• [Work to do]:
Tell how many lines carry the word "bodies"; the reply is the number and nothing else.

[START Dataset content]

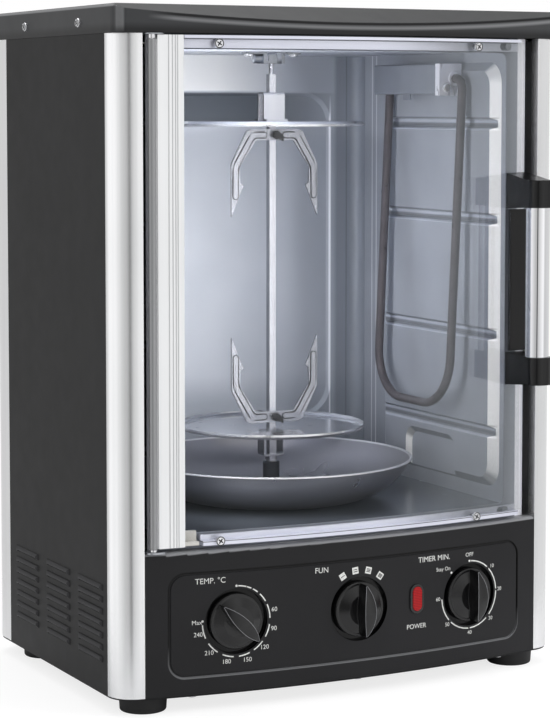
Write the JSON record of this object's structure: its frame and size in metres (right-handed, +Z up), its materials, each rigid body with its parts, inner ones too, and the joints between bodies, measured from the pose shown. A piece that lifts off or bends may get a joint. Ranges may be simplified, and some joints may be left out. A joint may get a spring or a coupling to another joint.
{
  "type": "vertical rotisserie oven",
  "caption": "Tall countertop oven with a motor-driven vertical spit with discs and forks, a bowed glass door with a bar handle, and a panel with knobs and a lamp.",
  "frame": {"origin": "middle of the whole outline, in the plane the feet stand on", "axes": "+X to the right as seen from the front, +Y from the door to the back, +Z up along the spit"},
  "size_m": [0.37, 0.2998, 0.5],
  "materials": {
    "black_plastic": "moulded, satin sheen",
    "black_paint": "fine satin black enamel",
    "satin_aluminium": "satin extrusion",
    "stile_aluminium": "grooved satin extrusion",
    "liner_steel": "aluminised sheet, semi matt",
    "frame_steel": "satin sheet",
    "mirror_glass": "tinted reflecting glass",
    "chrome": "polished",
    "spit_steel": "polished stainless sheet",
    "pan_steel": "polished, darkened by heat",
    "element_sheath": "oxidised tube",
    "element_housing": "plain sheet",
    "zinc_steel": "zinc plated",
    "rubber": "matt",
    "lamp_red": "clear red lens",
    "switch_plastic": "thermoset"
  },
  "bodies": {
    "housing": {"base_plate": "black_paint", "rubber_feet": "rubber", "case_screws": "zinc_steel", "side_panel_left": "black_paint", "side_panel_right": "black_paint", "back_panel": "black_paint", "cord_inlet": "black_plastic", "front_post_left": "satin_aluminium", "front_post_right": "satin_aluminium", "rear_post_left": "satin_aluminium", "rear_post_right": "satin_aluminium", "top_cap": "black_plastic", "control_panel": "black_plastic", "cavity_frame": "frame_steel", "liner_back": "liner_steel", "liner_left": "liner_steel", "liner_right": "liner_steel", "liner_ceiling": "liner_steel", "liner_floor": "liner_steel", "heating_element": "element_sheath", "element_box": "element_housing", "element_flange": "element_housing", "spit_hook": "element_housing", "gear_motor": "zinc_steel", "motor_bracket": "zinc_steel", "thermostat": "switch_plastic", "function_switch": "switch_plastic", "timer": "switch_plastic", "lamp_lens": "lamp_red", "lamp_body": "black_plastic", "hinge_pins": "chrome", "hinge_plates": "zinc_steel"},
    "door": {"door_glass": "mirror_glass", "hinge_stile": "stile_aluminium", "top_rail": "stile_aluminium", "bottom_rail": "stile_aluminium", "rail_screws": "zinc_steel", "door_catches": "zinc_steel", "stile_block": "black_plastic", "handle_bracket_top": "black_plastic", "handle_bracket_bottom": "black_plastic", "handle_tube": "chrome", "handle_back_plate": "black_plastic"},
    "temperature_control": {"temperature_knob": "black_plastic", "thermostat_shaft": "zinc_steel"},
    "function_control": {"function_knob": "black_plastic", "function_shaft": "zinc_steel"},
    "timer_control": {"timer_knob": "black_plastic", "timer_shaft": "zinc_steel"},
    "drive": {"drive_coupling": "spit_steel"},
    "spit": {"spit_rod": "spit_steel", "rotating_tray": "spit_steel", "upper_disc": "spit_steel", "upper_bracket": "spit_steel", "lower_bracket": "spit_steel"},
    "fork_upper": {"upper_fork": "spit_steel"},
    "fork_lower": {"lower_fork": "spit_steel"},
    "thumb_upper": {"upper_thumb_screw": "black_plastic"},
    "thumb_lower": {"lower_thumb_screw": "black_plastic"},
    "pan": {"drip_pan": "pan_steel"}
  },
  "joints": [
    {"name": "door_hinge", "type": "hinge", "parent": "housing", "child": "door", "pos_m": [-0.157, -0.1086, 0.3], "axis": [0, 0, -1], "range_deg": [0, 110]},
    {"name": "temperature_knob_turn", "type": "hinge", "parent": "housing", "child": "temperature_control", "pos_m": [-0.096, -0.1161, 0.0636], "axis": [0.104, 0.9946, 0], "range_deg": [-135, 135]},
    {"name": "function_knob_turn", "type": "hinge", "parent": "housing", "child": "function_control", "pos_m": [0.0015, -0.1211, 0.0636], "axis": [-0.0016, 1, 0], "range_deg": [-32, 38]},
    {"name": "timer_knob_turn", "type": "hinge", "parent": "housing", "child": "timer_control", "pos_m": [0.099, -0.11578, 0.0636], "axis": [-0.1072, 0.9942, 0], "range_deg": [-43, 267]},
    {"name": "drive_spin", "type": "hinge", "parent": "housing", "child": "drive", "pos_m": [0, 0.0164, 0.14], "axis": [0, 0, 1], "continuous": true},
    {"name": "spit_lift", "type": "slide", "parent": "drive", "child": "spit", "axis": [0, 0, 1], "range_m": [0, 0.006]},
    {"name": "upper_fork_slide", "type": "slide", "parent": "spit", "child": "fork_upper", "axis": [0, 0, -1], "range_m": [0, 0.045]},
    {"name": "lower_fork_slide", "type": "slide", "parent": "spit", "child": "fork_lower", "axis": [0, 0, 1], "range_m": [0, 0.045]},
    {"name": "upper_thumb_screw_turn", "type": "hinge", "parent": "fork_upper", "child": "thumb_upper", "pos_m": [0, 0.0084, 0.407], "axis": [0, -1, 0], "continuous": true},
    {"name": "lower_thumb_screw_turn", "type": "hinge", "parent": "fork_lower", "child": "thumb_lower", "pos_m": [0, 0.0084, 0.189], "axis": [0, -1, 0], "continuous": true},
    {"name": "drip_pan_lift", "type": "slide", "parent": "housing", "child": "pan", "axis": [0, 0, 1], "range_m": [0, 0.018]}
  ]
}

[END Dataset content]

• [Response to this exercise]:
2